Step5: Insert Data in Redshift Database
In this step, you create a new schema in the Redshift cluster database and then create a table in the schema using the S3 based data. You then use this table to access data from the S3 bucket.
-
In the Redshift Management Console, click on the EDITOR menu in the left. It will open the Connect to database popup. Select Create new connection option. Select dojoredshift as the cluster. Type in dev for the database. Type in awsuser for the user and Password1! for the password. Finally click on the Connect to database button to connect to the cluster.
-
On the next screen, run the following SQL statement to create an external schema with name s3dataschema. Replace {Redshift-Role-ARN} with the ARN of the IAM Role you created in the previous step.
create external schema s3dataschema from data catalog database 'dev' iam_role '{Redshift-Role-ARN}' create external database if not exists;
`
-
It will create a new schema s3dataschema in no time. You can check the schema created in the data objects list.
-
Next run the following SQL statement to create a table countrybusinessindex in the schema s3dataschema which sources the data from the S3 bucket s3://dojo-data. If you create bucket with a different name then replace dojo-data part with that.
create external table s3dataschema.countrybusinessindex( country nvarchar(100), businessindex int ) row format delimited fields terminated by ',' stored as textfile location 's3://dojo-data';
`
-
The table is created in no time. You can see the table listed under the s3dataschema in the data objects list.
-
Next run the following SQL query to fetch data from the s3dataschema.countrybusinessindex which eventually is fetched from the S3 bucket.

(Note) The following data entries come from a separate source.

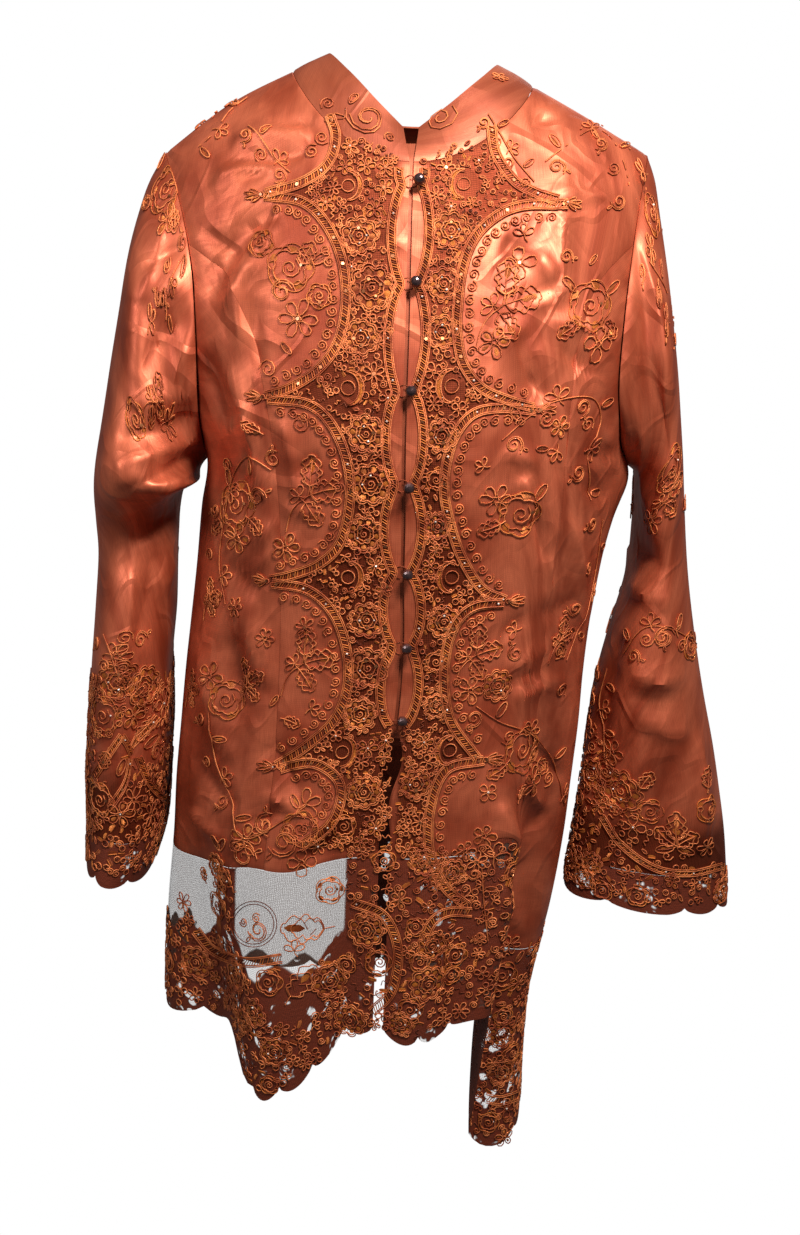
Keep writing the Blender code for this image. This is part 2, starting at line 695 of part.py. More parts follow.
def collar_grid():
    flat, face = neck_ring()
    base = body(flat[:, 0], flat[:, 1], face)
    base_out = body_normal(flat[:, 0], flat[:, 1], face)
    turns = np.linspace(-1, 1, len(flat))
    top = np.stack([COLLAR_TOP.at(axis, turns) for axis in "xyz"], axis=-1)
    share = np.linspace(0, 1, COLLAR_ROWS + 1)[:, None, None]
    points = base[None] * (1 - share) + top[None] * share
    bow = np.sin(share * math.pi) * COLLAR_BOW
    centre = np.array(COLLAR_CENTRE)
    points = points + unit((points - centre) * np.array([1, 1, 0])) * bow
    along = np.gradient(base, axis=0)
    inside = unit(np.cross(along, base_out))
    inside *= np.sign(np.sum(inside * (top - base), axis=-1, keepdims=True))
    out = grid_normals(points, wrap=False)
    if np.sum(out[1] * (points[1] - centre)) < 0:
        out = -out
    points[0] = base + inside * SEAM
    out[0] = base_out
    return points, out


def build_collar():
    points, out = collar_grid()
    points = inset(points, rows=(False, False))
    wall("collar", points, -out, CLOTH, COLLAR_SATIN)
    return points, out


def underlap_run(plain, normals, share):
    """Points behind one front, from its edge column towards its next, pressed against its inside."""
    place = plain[:, 0] * (1 - share) + plain[:, 1] * share
    out = unit(normals[:, 0] * (1 - share) + normals[:, 1] * share)
    return place - out * (CLOTH + 1.5 * SEAM), out


def build_underlap(fronts, collar):
    """Narrow satin band behind the buttoned edges, up behind the collar's ends."""
    collar_points, collar_out = collar
    columns = []
    for side, share in ((-1, UNDERLAP_SHARE), (-1, 0.0), (1, 0.0), (1, UNDERLAP_SHARE)):
        plain, normals, _ = fronts[side]
        place, out = underlap_run(plain, normals, share)
        chosen = plain[:, 0, 2] > LAST_BUTTON_Z - 0.02
        end = 0 if side < 0 else -1
        beside = 1 if side < 0 else -2
        rise = collar_points[1:3, end] * (1 - share) + collar_points[1:3, beside] * share
        rise_out = unit(collar_out[1:3, end] * (1 - share) + collar_out[1:3, beside] * share)
        rise = rise - rise_out * (CLOTH + 2 * SEAM)
        columns.append((np.concatenate([place[chosen], rise]), np.concatenate([out[chosen], rise_out])))
    points = np.stack([column[0] for column in columns], axis=1)
    out = np.stack([column[1] for column in columns], axis=1)
    wall("front_underlap", points, -out, CLOTH, SATIN)


def build_button(number, height, front):
    """Ball on a short shank, square to the left front beside its edge."""
    plain, normals, raised = front
    edge = plain + normals * raised[..., None]
    run = edge[:, 0] * (1 - BUTTON_SHARE) + edge[:, 1] * BUTTON_SHARE
    base = np.array([np.interp(height, run[:, 2], run[:, axis]) for axis in range(3)])
    out = unit(np.array([np.interp(height, run[:, 2], normals[:, 0, axis]) for axis in range(3)]))
    base = base + out * SEAM * 1.5
    side = unit(np.cross(out, np.array([0.0, 0.0, 1.0])))
    up = np.cross(side, out)
    middle = SHANK_LENGTH + math.sqrt(BALL_RADIUS**2 - SHANK_RADIUS**2)
    start = math.asin(SHANK_RADIUS / BALL_RADIUS)
    profile = [(SHANK_RADIUS, 0.0)]
    for angle in np.linspace(start, math.pi, BALL_ROWS + 1)[:-1]:
        profile.append((BALL_RADIUS * math.sin(angle), middle - BALL_RADIUS * math.cos(angle)))
    mesh = bmesh.new()
    rings = []
    for radius, high in profile:
        ring = []
        for angle in np.linspace(0, 2 * math.pi, BALL_SIDES + 1)[:-1]:
            beside = side * math.cos(angle) + up * math.sin(angle)
            ring.append(mesh.verts.new(base + out * high + radius * beside))
        rings.append(ring)
    for lower, upper in zip(rings, rings[1:]):
        for i, vertex in enumerate(lower):
            after = (i + 1) % len(lower)
            mesh.faces.new([vertex, lower[after], upper[after], upper[i]])
    mesh.faces.new(rings[0][::-1])
    pole = mesh.verts.new(base + out * (middle + BALL_RADIUS))
    for i, vertex in enumerate(rings[-1]):
        mesh.faces.new([vertex, rings[-1][(i + 1) % len(rings[-1])], pole])
    bmesh.ops.triangulate(mesh, faces=mesh.faces)
    if mesh.calc_volume(signed=True) < 0:
        bmesh.ops.reverse_faces(mesh, faces=mesh.faces)
    data = bpy.data.meshes.new(f"button_{number}")
    mesh.to_mesh(data)
    mesh.free()
    data.materials.append(METAL)
    data.shade_smooth()
    bpy.context.collection.objects.link(bpy.data.objects.new(f"button_{number}", data))


def build_body():
    fronts = {}
    for side in (-1, 1):
        name = side_name(side)
        centre = front_centre_flat(side)
        fronts[side] = panel(f"front_centre_{name}", centre, FRONT)
        flank = front_side_flat(side)
        panel(f"front_side_{name}", flank, FRONT)
        turns = np.concatenate([centre[0, :, 0], flank[0, 1:, 0]])
        hem_lace(f"hem_lace_front_{name}", turns, FRONT)
    back = back_flat()
    panel("back", back, BACK)
    hem_lace("hem_lace_back", back[0, :, 0], BACK)
    return fronts


fronts = build_body()
for side in (-1, 1):
    build_sleeve(side)
collar = build_collar()
build_underlap(fronts, collar)
for number, height in enumerate(BUTTON_HEIGHTS, start=1):
    build_button(number, height, fronts[1])
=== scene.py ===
"""Looks of a long lace-trimmed kebaya jacket, filled out as when worn, in metres.

+Z is up, the front faces -Y, and right and left are the wearer's, so the right side is at -X.
Places named across and down are read in the photograph, from its top left corner, and are
carried along the line of sight onto the cloth.
"""

import itertools
import math

import bpy
import numpy as np
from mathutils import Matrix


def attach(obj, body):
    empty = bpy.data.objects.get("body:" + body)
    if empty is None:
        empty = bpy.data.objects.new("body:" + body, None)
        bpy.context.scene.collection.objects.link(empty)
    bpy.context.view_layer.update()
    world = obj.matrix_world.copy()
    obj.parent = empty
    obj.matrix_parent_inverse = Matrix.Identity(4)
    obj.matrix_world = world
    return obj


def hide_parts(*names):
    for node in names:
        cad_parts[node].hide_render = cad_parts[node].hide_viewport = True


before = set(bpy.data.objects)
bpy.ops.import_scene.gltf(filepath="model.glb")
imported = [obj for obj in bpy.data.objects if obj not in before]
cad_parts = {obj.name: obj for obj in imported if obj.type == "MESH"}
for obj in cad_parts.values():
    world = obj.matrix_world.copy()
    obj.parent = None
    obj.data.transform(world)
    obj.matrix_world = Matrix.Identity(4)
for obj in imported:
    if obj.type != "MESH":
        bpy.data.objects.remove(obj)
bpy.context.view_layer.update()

# Cloth and seams
SATIN_THICK = 0.0011
NET_THICK = 0.0005
COLLAR_THICK = 0.0017
SEAM = 0.0003
FRONT, BACK = -1, 1
SEAM_DIP = 0.0007
CREASE_SHARE, STEEPEST = 2.0, 0.85

# Camera
PHOTO_WIDE, PHOTO_HIGH = 800, 1235
FOCAL = 1250.0
SENSOR = 36.0
EYE = np.array([-0.0108, -1.105, -0.220])
LOOK_DOWN = math.radians(12)
FACE_DEPTH = -0.10

# Studio: how white the backdrop shows, and how much it lights
SEEN_WHITE, AMBIENT = 1.0, 0.13

# Heights that part the body
ARMPIT_Z = -0.310
NOTCH_Z = -0.135
NECK_FRONT_Z = -0.076
NECK_BACK_Z = -0.045
NECK_HALF = 0.099

# Mesh counts: rows up the body, columns across it
LOW_ROWS, TOP_ROWS, SIDE_COLUMNS = 112, 36, 24
NECK_COLUMNS, SHOULDER_COLUMNS = 24, 24
FRONT_COLUMNS = NECK_COLUMNS + SHOULDER_COLUMNS
BACK_COLUMNS = 2 * FRONT_COLUMNS
EDGE_KNEE = 15 / 22
HEM_ROWS, CUFF_ROWS, COLLAR_ROWS = 48, 12, 12
SLEEVE_ROWS = 104
LAST_SLEEVE_RING = 14

# Lace edges: how many scallops each panel's hem has, and how deep they are
CENTRE_SCALLOPS, SIDE_SCALLOPS, BACK_SCALLOPS, CUFF_SCALLOPS = 4, 2, 8, 8
SCALLOP_DROP = 0.010
CUFF_DROP = 0.007

# Front opening
EDGE_GAP = 0.0015
LAST_BUTTON_Z = -0.517
SCALLOP_HIGH = 0.076
SCALLOP_DEEP = 0.011
SCALLOP_FADE = 0.100
UNDERLAP_DEEP, UNDERLAP_HALF, UNDERLAP_BELOW, UNDERLAP_ROWS = 0.0018, 0.009, 0.017, 60


class Table:
    """Rows of named columns, read off smoothly between the rows along the first column."""

    def __init__(self, names, rows):
        self.names = names.split()
        self.data = np.array(sorted(rows), dtype=float)

    def at(self, name, where):
        keys = self.data[:, 0]
        values = self.data[:, self.names.index(name)]
        slopes = np.gradient(values, keys)
        where = np.clip(where, keys[0], keys[-1])
        i = np.clip(np.searchsorted(keys, where) - 1, 0, len(keys) - 2)
        span = keys[i + 1] - keys[i]
        t = (where - keys[i]) / span
        start, end = values[i], values[i + 1]
        bend = (slopes[i] * (1 - t) - slopes[i + 1] * t) * span + (end - start) * (2 * t - 1)
        return start * (1 - t) + end * t + t * (1 - t) * bend


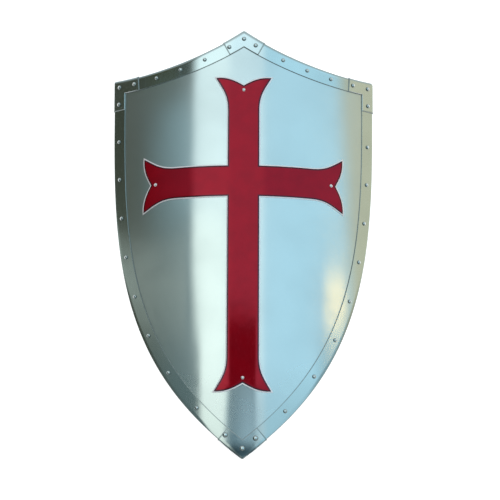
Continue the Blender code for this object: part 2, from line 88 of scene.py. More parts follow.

select * from s3dataschema.countrybusinessindex
`
-
The query will show data which is fetched from the S3 bucket sample data.
-
This was a quick exercise to understand how Redshift cluster can be configured to fetch data from the s3 bucket. Follow the next step to clean-up the resources so that you don’t incur any cost post the exercise.
Step6: Clean up
Delete dojoredshift Redshift Cluster.
Delete dojo-data S3 Bucket.
Delete dojoredshiftrole IAM Role.
Thanks and hope you enjoyed the exercise.